The extended metaphor shows the protective instinct of the father as he deliberately set out to destroy the nettles- ‘I took my hook and honed the blade’ (L9)- the assonance and alliteration draw the rhythm out to show the time he took to plan his revenge. It also shows the vulnerability of the boy- ‘sobs and tears’, ‘blisters beaded’ and that his father will not always be able to be there for him.
Development
‘Imagery’- ‘green spears’, regiment of spite’, ‘fierce parade’ ‘funeral pyre to burn the fallen dead’ and ‘tall recruits’.
The Manhunt
Relationship
It is a lover’s relationship ‘passionate nights and intimate days’ (L2). The speaker loves the subjects and refers to him as delicate and precious: ‘Porcelain collar-bone’ (L8) and ‘parachute silk’ (L12) He shows a number of verbs- ‘explore’, ‘trace’, ‘mind and attend’ to show his gentle and caring approach.
Subject
The subject is emotionally scarred and frightened to allow the speaker in- ‘tightened and closed’ (L25). It takes time and patience to conquer this fear- repetition of ‘only then’. At the end, however, the speaker seems to succeed: ‘did I come close” (L26)- it ends on a positive note.
Extended Metaphor
Emotional damage is compared with a series of physical injuries to the body. The extended metaphor effectively shows the real emotional pain of the subject as it is ‘buried deep in his mind’ and the wound and ‘scarring’ is like a ‘foetus of metal’ growing and seemingly indestructible. The speaker’s difficulty in getting through to him is shown in the many verbs, which indicate his persistence and caring as well as the repetition which shows the time it took.
Development
Look closely at the imagery- ‘blown hinge’, ‘damaged’, ‘fractured’, ‘bullet’ and ‘unexploded mine’: these words/ phrases all suggest a physical battle and pain.
Hour
Arranged into three quatrains and a couplet.
Concerned with romantic love
Has the rhyme scheme abab, cdcd, efef, gg
Uses iambic pentameter (five pairs of syllables, stressed and unstressed in each line)
The final couplet provides a summing up of the ideas in the poem.
Duffy uses sonnet form to allow the poem to flow, to show and mirror their love and how time is simply floating by. However the poem does break with sonnet conventions for example usually a sonnet is one stanza but she has broken with this convention and arranged into three quatrains and a couplet. Her use of half rhymes mirror how their love is only there not perfect due to the time limit.

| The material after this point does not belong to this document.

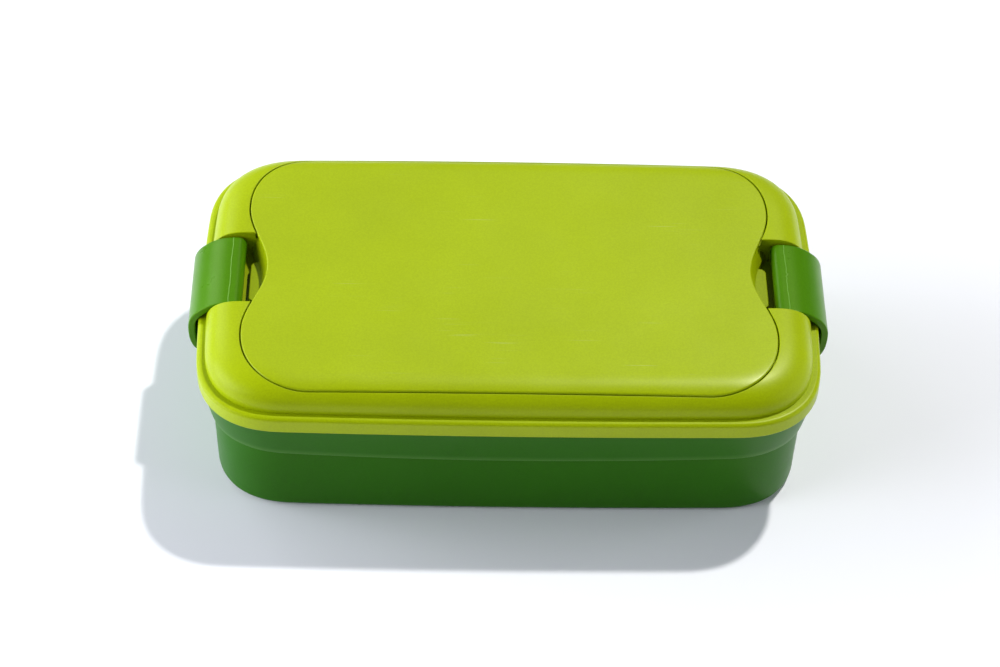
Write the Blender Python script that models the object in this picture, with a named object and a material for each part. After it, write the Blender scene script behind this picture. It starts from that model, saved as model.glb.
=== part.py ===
"""Latched lunch box: tub, domed lid with a cutlery compartment, lift-off top panel, two end latches.

Metres, +Z up. The origin is the centre of the underside, +X runs along the length and +Y to the back.
Plan outlines are rounded rectangles with superelliptic corners and slightly bowed sides. Each outline of
the tub and lid is named by its inset from the widest line of the lid's rim.
"""

import math

import bmesh
import bpy

MM = 0.001

# Widest plan outline, at the lid's rim
HALF_LENGTH = 111.0 * MM
HALF_WIDTH = 65.6 * MM
CORNER = 30.5 * MM
CORNER_POWER = 2.48
BOW_OF_LONG_SIDE = 1.5 * MM
BOW_OF_END = 2.5 * MM
CORNER_SHRINK = 0.6  # a corner loses this share of the outline's inset
SIDE_STEPS = 5
CORNER_STEPS = 9
WAVE_STEPS = 8
SHARP_ANGLE = math.radians(35)

# Heights
LID_TOP = 61.7 * MM
RIM_TOP = 51.7 * MM
RIM_BOTTOM = 44.9 * MM
TUB_LEDGE = 44.6 * MM
TUB_TOP = 46.9 * MM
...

The poet says ‘time hates love, want love poor’. I think here the poet means that the characters in the poem are running out of time to love. That as time goes on it becomes harder to love because the minutes ‘time’ are quickly dwindling away. That time and love are in an eternal feud to cancel each other out.

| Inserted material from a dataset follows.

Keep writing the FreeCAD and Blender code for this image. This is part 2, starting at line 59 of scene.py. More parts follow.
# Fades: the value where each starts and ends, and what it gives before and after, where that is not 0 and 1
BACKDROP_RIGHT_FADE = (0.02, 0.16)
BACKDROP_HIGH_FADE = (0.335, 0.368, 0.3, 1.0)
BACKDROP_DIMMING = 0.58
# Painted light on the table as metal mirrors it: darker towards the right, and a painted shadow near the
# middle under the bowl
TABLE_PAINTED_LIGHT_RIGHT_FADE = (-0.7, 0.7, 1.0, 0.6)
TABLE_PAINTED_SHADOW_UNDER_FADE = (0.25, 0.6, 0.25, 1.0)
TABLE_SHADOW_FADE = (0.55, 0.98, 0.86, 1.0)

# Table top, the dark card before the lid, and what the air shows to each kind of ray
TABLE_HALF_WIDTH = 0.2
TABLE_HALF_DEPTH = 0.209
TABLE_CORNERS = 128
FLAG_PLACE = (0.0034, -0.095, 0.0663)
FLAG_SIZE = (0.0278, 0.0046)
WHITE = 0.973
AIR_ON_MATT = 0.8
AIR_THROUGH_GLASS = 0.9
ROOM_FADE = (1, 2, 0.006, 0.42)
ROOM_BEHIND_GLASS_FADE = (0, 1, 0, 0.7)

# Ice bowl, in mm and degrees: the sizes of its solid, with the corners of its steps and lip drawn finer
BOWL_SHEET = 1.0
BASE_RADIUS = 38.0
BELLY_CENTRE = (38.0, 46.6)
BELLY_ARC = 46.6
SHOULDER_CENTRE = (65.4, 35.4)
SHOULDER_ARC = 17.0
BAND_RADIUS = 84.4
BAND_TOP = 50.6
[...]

Metaphor- ‘Love’s times beggars’ means love is needs time in order to survive because as time runs out so does time.
Praise song for my mother
Description
Throughout the whole poem she’s describing her love for her mother and the vast amounts of it. ‘Fathoming’ is used to describe the bottomless and endless amount of it. As the word fathom is a measurement she is measuring the love her mother has expressed for her.
Past tense
The use of past tense ‘you were’ brings out the emotions in the poem because the use of past tense suggests that she now misses her mother. It also suggests that something may have happened to her mother whether it’s that she’s passed away or there has been a change in their relationship.
Extended metaphor
The whole poem is very metaphorical we can see this in every stanza of the poem. ‘You were water to me’ Here what Grace Nichols means is that much like humans need water to survive the character needs her mother.
Structure
There is the repetition of the words ‘you were’ at the beginning of every stanza may indicate that the mother has passed away.
Relationship
The poem talks about a personal relationship between the character and her mother. The word ‘fathoming’ shows the bottomless and endless amount of love the character feels for her mother. The word ‘mantling’ shows she viewed her mother as a protective person.
Ghazal
Main themes
Love
Separation
Forbidden or impossible love
Traditionally Ghazals were spiritual or religious poems with the beloved metaphor for God. The love referred to in a Ghazal is written from the point of view of a lover which is beyond reach or unattainable.
This Ghazal is about obsessive love. ‘if yours the iron fist in the velvet glove when the arrow flies the heart is pierced, tattoo me.’ You associate an iron fist and velvet glove with boxing therefore one can interpret that she’s saying she doesn’t care if her lover must be violent, she expresses a masochist attitude and accepts this kind of treatment as long as the lovers can be together. She’d rather be pierced through the heart then without her lover at all.
The character feels that the love is unattainable however they still refuse to let go of the love because it means everything to them. ‘Be heaven and earth to me and I’ll be twice the me I am, if only half the world you are to me’ because of this strong love and attachment the character feels, they even promise the impossible in hope of being with what/ who she most desires. She compares her love to ‘heaven’. The word heaven represents transcendence therefore she is saying how important and supreme the love she feels is by comparing her love to something out of this world.